In Bank of Nova Scotia v Williamson, The Bank of Nova Scotia (the “Bank”) advanced loans to Ancon Industries Inc. (“Ancon”). The loans were guaranteed (the “Guarantee”) by an individual guarantor (the “Guarantor”) who was an officer, director and shareholder of Ancon.
In October 2004, Ancon’s loans went into default and the Bank demanded payment from Ancon. On the same day, the Bank sent a letter to the Guarantor (the “2004 Letter”) stating, among other things, that “If payment of our demand is not made as required, we will take steps to recover from you.”
In December 2004, Ancon was deemed bankrupt. Final administration of Ancon's estate was not completed until February 2007, at which point, the Bank was still owed over $1 million. As a result, the Bank sent a demand letter to the Guarantor (the “2007 Letter”) and took subsequent judicial action when the Guarantor failed to pay under the Guarantee.
At trial, the Guarantor argued that the 2004 Letter was a formal demand for payment and as such the 2004 Letter triggered the commencement of the limitation period under the Limitations Act (Ontario). Alternatively, the Guarantor argued that the limitation period should have commenced when the Bank either knew or ought to have known that it would not fully recover from Ancon. Under either scenario, the Guarantor argued that the limitation period had expired, thus the Bank was statute barred from bringing an action to recover on the Guarantee. Conversely, the Bank argued that the 2004 Letter was merely a courtesy notice to the Guarantor indicating that if Ancon did not fully pay its debts the Bank would look to the Guarantor for payment.
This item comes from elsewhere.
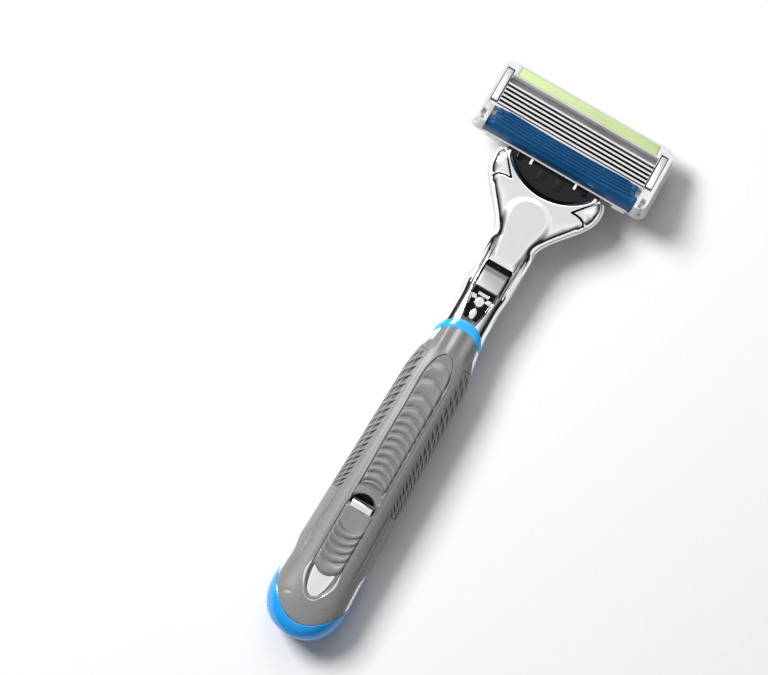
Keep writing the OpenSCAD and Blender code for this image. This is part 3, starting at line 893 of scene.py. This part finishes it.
hooks = {
    "bridge": ([(-1.2, 82.65), (1.2, 82.65), (1.3, 83.35), (-1.3, 83.35)], 10.6, polished),
    "jaw_right": ([(0.95, 81.6), (2.1, 81.45), (2.35, 82.55), (1.35, 82.5)], 10.1, casing_silver),
    "bar_right": ([(2.0, 80.0), (2.22, 79.95), (2.65, 82.3), (2.38, 82.3)], 10.3, polished),
}
for label in ("jaw", "bar"):
    outline, top, paint = hooks[f"{label}_right"]
    hooks[f"{label}_left"] = (mirrored(outline), top, paint)
for label, (outline, top, paint) in hooks.items():
    hook = prism(f"button_{label}", outline, 9.2, top, chamfer=0.1)
    wear_on(hook, "ejector", paint, "chrome")

# ---------------------------------------------------------------------------
# Release button: a satin silver thumb plate, slightly dished, snapped on to the
# ejector bar; pushed towards the head it throws the cartridge off.
satin_silver = finish("satin_silver", (0.5, 0.5, 0.5), 0.3, metal=0.8, grain=900, bump=0.06, mottle=0.04,
                      wear=0.05)
key_half, key_low, key_long, key_top, key_round = 2.8, 84.1, 4.85, 11.55, 0.35


def button_place(u, v):
    x = key_half * (2 * v - 1)
    s = key_low + key_long * u
    z = key_top - 0.35 * math.sin(math.pi * u) + 0.3 * smooth((u - 0.7) / 0.3) - 0.12 * (x / key_half) ** 2
    inside = min(key_half - abs(x), s - key_low, key_low + key_long - s)
    edge = 1 - smooth(inside / key_round)
    return Vector((x, s, z - 0.8 * edge * edge))


release_key = sheet("release_key", 50, 50, button_place, thick=0.7)
wear_on(release_key, "ejector", satin_silver, "satin_grey", "release_button")

# ---------------------------------------------------------------------------
# Cartridge frame: glossy white plastic, moulded in one piece round the blades,
# with a slot at each end for the blade clips and a sloping groove behind them.
face_lean = math.radians(22)
pivot_s, pivot_z, pivot_u, pivot_deep = 116, 9.6, 2.6, 3.4
cart_l, face_half, back_half, corner_r = 15.8, 20.4, 21.4, 2.0
white_plastic = finish("white_plastic", (0.66, 0.665, 0.675), 0.3, coat=0.3, grain=700, bump=0.03,
                       mottle=0.02)


def head(x, u, w):
    """From the leaning face, u up it from the guard's edge and w out of it, to the razor's frame."""
    c, d = math.cos(face_lean), math.sin(face_lean)
    u, w = u - pivot_u, w + pivot_deep
    return Vector((x, pivot_s + u * c + w * d, pivot_z - u * d + w * c))


def to_head(piece):
    """Lays a piece made flat, with u for s and w for z, into the leaning face of the cartridge."""
    for v in piece.data.vertices:
        q = head(v.co.x / MM, v.co.y / MM - butt_end, v.co.z / MM)
        v.co = Vector((q.x, q.y + butt_end, q.z)) * MM
    piece.data.update()


def cut_from(piece, cutters):
    """Takes the cutters away from the piece and clears them."""
    pick(piece)
    for cutter in cutters:
        bite = piece.modifiers.new("bite", "BOOLEAN")
        bite.operation, bite.solver, bite.object = "DIFFERENCE", "EXACT", cutter
        bpy.ops.object.modifier_apply(modifier=bite.name)
        bpy.data.objects.remove(cutter)


def soften(piece, width, segments=2, angle=35):
    """Rounds every sharp edge of a piece a little."""
    pick(piece)
    edge = piece.modifiers.new("edge", "BEVEL")
    edge.width, edge.segments, edge.limit_method = width * MM, segments, "ANGLE"
    edge.angle_limit = math.radians(angle)
    bpy.ops.object.modifier_apply(modifier=edge.name)
    smooth_faces(angle)


def rectangle(x0, x1, s0, s1):
    return [(x0, s0), (x1, s0), (x1, s1), (x0, s1)]


cart_frame = prism("cartridge_frame_body", rectangle(-face_half, face_half, 0.0, cart_l), -5, 0,
                   round_off=corner_r, segments=8)
for v in cart_frame.data.vertices:
    if v.co.z < -2.5 * MM:
        v.co.x *= back_half / face_half
cuts = [
    prism("cut_blades", rectangle(-17.85, 17.85, 4.95, 11.8), -6, 1),
    prism("cut_groove", rectangle(-17.7, 17.7, 11.7, 12.75), -2.4, 1),
    prism("cut_strip", rectangle(-16.9, 16.9, 12.95, 15.35), -0.35, 1, round_off=0.2),
    prism("cut_guard", rectangle(-17.95, 17.95, -1, 4.5), -1.5, 1),
    prism("cut_guard_foot", rectangle(-17.95, 17.95, -1, 0.7), -4.1, 1),
    prism("cut_underside", rectangle(-12.9, 12.9, -1, 3.6), -6, -4.1),
    prism("cut_arms", rectangle(-13.2, 13.2, -1, 4.6), -6, -1.6),
]
end_cuts = {
    "cut_clip": ((17.88, 19.62, 5.04, 13.9), -0.55, 0.08),
    "cut_clip_foot": ((17.9, 19.45, 4.45, 4.95), -0.22, 0),
    "cut_ear": ((18.75, 19.85, 1.15, 2.75), -1.4, 0.2),
    "cut_ear_low": ((18.75, 19.5, 0.35, 1.15), -1.6, 0.1),
    "cut_notch": ((19.5, 21.6, -0.4, 0.45), -3.2, 0.1),
}
for side in (-1, 1):
    for name, (span, bottom, corner) in end_cuts.items():
        cuts.append(prism(name, on_side(rectangle(*span), side), bottom, 1, round_off=corner))
cut_from(cart_frame, cuts)
soften(cart_frame, 0.16)
to_head(cart_frame)
wear_on(cart_frame, "cartridge", white_plastic, "white_plastic", "cartridge_frame")
for label, side in both_sides:
    foot = on_side(rectangle(14, 17.1, -0.42, 1.2), side)
    tab = prism(f"frame_foot_{label}", foot, -5, -4.3, round_off=0.3, chamfer=0.15)
    to_head(tab)
    wear_on(tab, "cartridge", white_plastic, "white_plastic")

# ---------------------------------------------------------------------------
# Blade tray and groove floor: painted shade. A black sheet under the blades and a
# dark sheet in the sloping groove behind them stand in for the shade there, which
# makes the gaps between the blades read black.
gap_shade_black = finish("gap_shade_black", (0.004, 0.004, 0.0045), 0.3, grain=600, bump=0.05, shine=0.2)
tray = prism("blade_shade_tray", rectangle(-17.8, 17.8, 5.0, 11.75), -4.4, -3.3, chamfer=0.2)
to_head(tray)
wear_on(tray, "cartridge", gap_shade_black, "black_plastic")
# Painted shade: a dark grey metal sheet in the groove, where shade falls.
groove_shade_steel = finish("groove_shade_steel", (0.4, 0.4, 0.4), 0.3, metal=0.9, grain=500, mottle=0.12)


def groove_place(u, v):
    x = 17.6 * (2 * v - 1)
    return head(x, 11.72 + 1.18 * u, -1.6 + 1.5 * math.sin(math.pi / 2 * u))


groove = sheet("groove_slope", 10, 60, groove_place, thick=0.12)
wear_on(groove, "cartridge", groove_shade_steel, "black_plastic")

# ---------------------------------------------------------------------------
# Blades: six thin hardened steel strips, each a bright ground edge, held by two
# folded aluminium clips that wrap round the frame's ends.
blade_steel = finish("blade_steel", (0.93, 0.935, 0.94), 0.2, metal=1.0, grain=400, mottle=0.03, wear=0.03)
clip_metal = finish("clip_aluminium", (0.9, 0.9, 0.9), 0.34, metal=0.55, grain=500, mottle=0.02)
first_blade, blade_pitch, blade_half = 5.4, 1.015, 17.8


def along(path, t):
    """The point of a bent line, t from 0 to 1 over its length, and its outward normal."""
    parts = [math.dist(a, b) for a, b in zip(path, path[1:])]
    left = t * sum(parts)
    for (a, b), part in zip(zip(path, path[1:]), parts):
        if left <= part or b == path[-1]:
            k = min(left / part, 1)
            du, dw = (b[0] - a[0]) / part, (b[1] - a[1]) / part
            return a[0] + (b[0] - a[0]) * k, a[1] + (b[1] - a[1]) * k, dw, -du
        left -= part
    return path[-1][0], path[-1][1], 0, -1


def blade_place(n):
    """Blade n of six: a short ground edge, then the strip that runs down behind it."""
    start = first_blade + n * blade_pitch
    bend = [(start, -0.32), (start + 0.35, -0.17), (start + 0.41, -0.25), (start + 1.3, -2.55)]

    def place(u, v):
        r, w, _, _ = along(bend, u)
        return head(blade_half * (2 * v - 1), r, w)
    return place


for n in range(6):
    edge = sheet(f"blade_strip_{n + 1}", 24, 40, blade_place(n), thick=0.08, crease=25)
    wear_on(edge, "cartridge", blade_steel, "blade_steel", f"blade_{n + 1}")

for label, side in both_sides:
    plan = on_side(rectangle(18.14, 19.46, 5.52, 13.5), side)
    clip = prism(f"clip_{label}_band", plan, -4.9, 0.1, round_off=0.12, chamfer=0.12)
    to_head(clip)
    wear_on(clip, "cartridge", clip_metal, "clip_metal", f"clip_{label}")
    # Painted shade: a black pit round each clip, for the shaded gap between clip and frame.
    gap = on_side(rectangle(17.9, 19.6, 5.06, 13.88), side)
    pit = prism(f"clip_{label}_slot", gap, -0.6, -0.3)
    to_head(pit)
    wear_on(pit, "cartridge", gap_shade_black, "black_plastic")

# ---------------------------------------------------------------------------
# Guard: dark blue rubber moulded on to the frame below the blades, with six
# bowed fins, a small round knob at each end and a deep rounded foot, under which
# the frame's white edge shows.
guard_blue = finish("guard_blue", (0.005, 0.072, 0.19), 0.34, grain=900, bump=0.04, mottle=0.08, shine=0.32)
guard_path = [(4.5, -0.6), (4.5, 0.02), (4.35, 0.12), (3.0, 0.05), (1.6, -0.1), (0.7, -0.5),
              (0.18, -1.2), (0.0, -2.0), (0.0, -3.6), (0.3, -4.0), (0.8, -4.0)]
guard_half, foot_extra = 16.95, 0.95
fins_at = (4.12, 3.42, 2.74, 2.06, 1.4, 0.78)
fin_tall, fin_thin = 0.42, 0.13


def guard_place(t, v):
    """The rubber's skin, t along its cross-section and v across the head."""
    u, w, _, nw = along(guard_path, t)
    across = 2 * v - 1
    wide = guard_half + foot_extra * step_in(2.35 - u, 0.25)
    wide -= 1.2 * smooth((-w - 2.4) / 1.6) ** 2
    x = wide * across
    bow = 0.5 * (x / 16) ** 2 * smooth((u - 0.2) / 2)
    fin = sum(fin_tall * hump(u - bow - f, fin_thin) for f in fins_at)
    fin *= smooth((15.9 - abs(x)) / 0.5) if u > 2.4 else smooth((16.6 - abs(x)) / 0.4)
    if w > -0.02:
        nw = 1
    drop = 0.5 * smooth((abs(across) - 0.985) / 0.015)
    return head(x, u, w + fin * max(nw, 0.4) - 0.12 - drop)


guard_comb = sheet("guard_comb", 220, 150, guard_place, thick=0.35)
wear_on(guard_comb, "cartridge", guard_blue, "guard_rubber", "guard")
edge_bar = prism("frame_guard_edge", rectangle(-17.3, 17.3, -0.26, 0.3), -4.08, -3.8, round_off=0.12)
to_head(edge_bar)
wear_on(edge_bar, "cartridge", white_plastic, "white_plastic")
for label, side in both_sides:
    plan = on_side(rectangle(15.6, 16.9, 3.05, 4.55), side)
    knob = prism(f"guard_knob_{label}", plan, -0.6, 0.32, round_off=0.35, chamfer=0.22)
    to_head(knob)
    wear_on(knob, "cartridge", guard_blue, "guard_rubber")

# ---------------------------------------------------------------------------
# Lubricating strip: a bar of pale yellow-green water-soluble plastic, slightly
# rough and finely speckled, set into the frame above the blades.
strip_green = finish("strip_green", (0.56, 0.69, 0.34), 0.55, grain=350, bump=0.4, mottle=0.05, shine=0.25)
strip_bar = prism("lubricating_bar", rectangle(-16.8, 16.8, 13.0, 15.3), -0.4, 0.08,
                  round_off=0.12, chamfer=0.14)
to_head(strip_bar)
wear_on(strip_bar, "cartridge", strip_green, "strip", "lubricating_strip")

# ---------------------------------------------------------------------------
# Connector: the black block that clips into the yoke and carries the pivot arms;
# its moulded core stays as modelled, with small moulded details on its face.
connector_black = finish("connector_black", (0.006, 0.006, 0.0065), 0.3, grain=800, bump=0.08, shine=0.25)
bright_white = finish("tick_white", (0.9, 0.9, 0.9), 0.3, grain=600)
for label, side in both_sides:
    plan = on_side(rectangle(5.05, 5.6, 111.9, 113.3), side)
    tick = prism(f"connector_tick_{label}", plan, 8.0, 9.75, chamfer=0.1)
    wear_on(tick, "connector", bright_white, "white_plastic")
    plan = on_side(rectangle(1.2, 2.9, 109.7, 112.2), side)
    rib = prism(f"connector_rib_{label}", plan, 9.0, 9.55, round_off=0.3, chamfer=0.15)
    wear_on(rib, "connector", connector_black, "black_plastic")

# ---------------------------------------------------------------------------
# Inner parts: the core, the ejector's spring, the plunger and the connector stay
# as they were designed, each in its own finish. A black nose in front of the connector
# is painted shade that fills the shaded gap under the guard, and a finely wound coil
# stands for the plunger's spring.
# Painted shade: a black block that fills the shaded gap between the connector and the guard's foot.
nose = prism("connector_shade_nose", rectangle(-8.5, 8.5, 111.5, 114.15), 4.6, 7.35, chamfer=0.25)
wear_on(nose, "connector", connector_black, "black_plastic")
spring_steel = finish("spring_steel", (0.6, 0.6, 0.6), 0.25, metal=1.0, grain=500)
coil_low, coil_high, coil_z, coil_r, wire_r, coil_turns = 85.05, 90.95, 5.84, 1.2, 0.17, 6


def coil_place(u, v):
    turn, ring = 2 * math.pi * coil_turns * u, 2 * math.pi * v
    s = coil_low + wire_r + (coil_high - coil_low - 2 * wire_r) * u + wire_r * math.sin(ring)
    r = coil_r + wire_r * math.cos(ring)
    return Vector((r * math.cos(turn), s, coil_z + r * math.sin(turn)))


coil = sheet("plunger_coil", 240, 8, coil_place, joined=True)
close_ends(coil)
wear_on(coil, "handle", spring_steel, "spring_steel", "plunger_spring")
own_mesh(coil)
core_metal = finish("core_metal", (0.4, 0.4, 0.41), 0.4, metal=1.0, grain=600, mottle=0.1)
plunger_black = finish("plunger_black", (0.008, 0.008, 0.0085), 0.35, grain=700, bump=0.05, shine=0.25)
kept = {"handle_core": core_metal, "ejector_spring": spring_steel,
        "plunger": plunger_black, "connector": connector_black}
for node, paint in kept.items():
    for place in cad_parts[node].material_slots:
        place.material = paint

bpy.context.view_layer.update()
The trial judge rejected both the Guarantor’s characterization that the 2004 Letter constituted a formal demand for payment and the Guarantor’s argument that the limitation period under the Guarantee should have commenced when the Bank knew, or ought to have known, that it would not fully recover from Ancon.
On appeal, the Ontario Court of Appeal (the “Court of Appeal”) stated that recent amendments to the Limitation Act (Ontario) made it clear that the limitation period under a demand obligation commences on the first day after there is a failure to perform the obligation under a guarantee and not when it is known, or ought to have known, that the principal debt would not be repaid.
Furthermore, in upholding the trial judge’s decision, the Court of Appeal stated that a demand must be unequivocal and clear and that the 2004 Letter was merely a courtesy notice to advise the Guarantor that if Ancon did not fully pay its debt, then the Bank would look to the Guarantor for payment. As such, a formal demand under the Guarantee was made by the Bank only as a result of the 2007 Letter.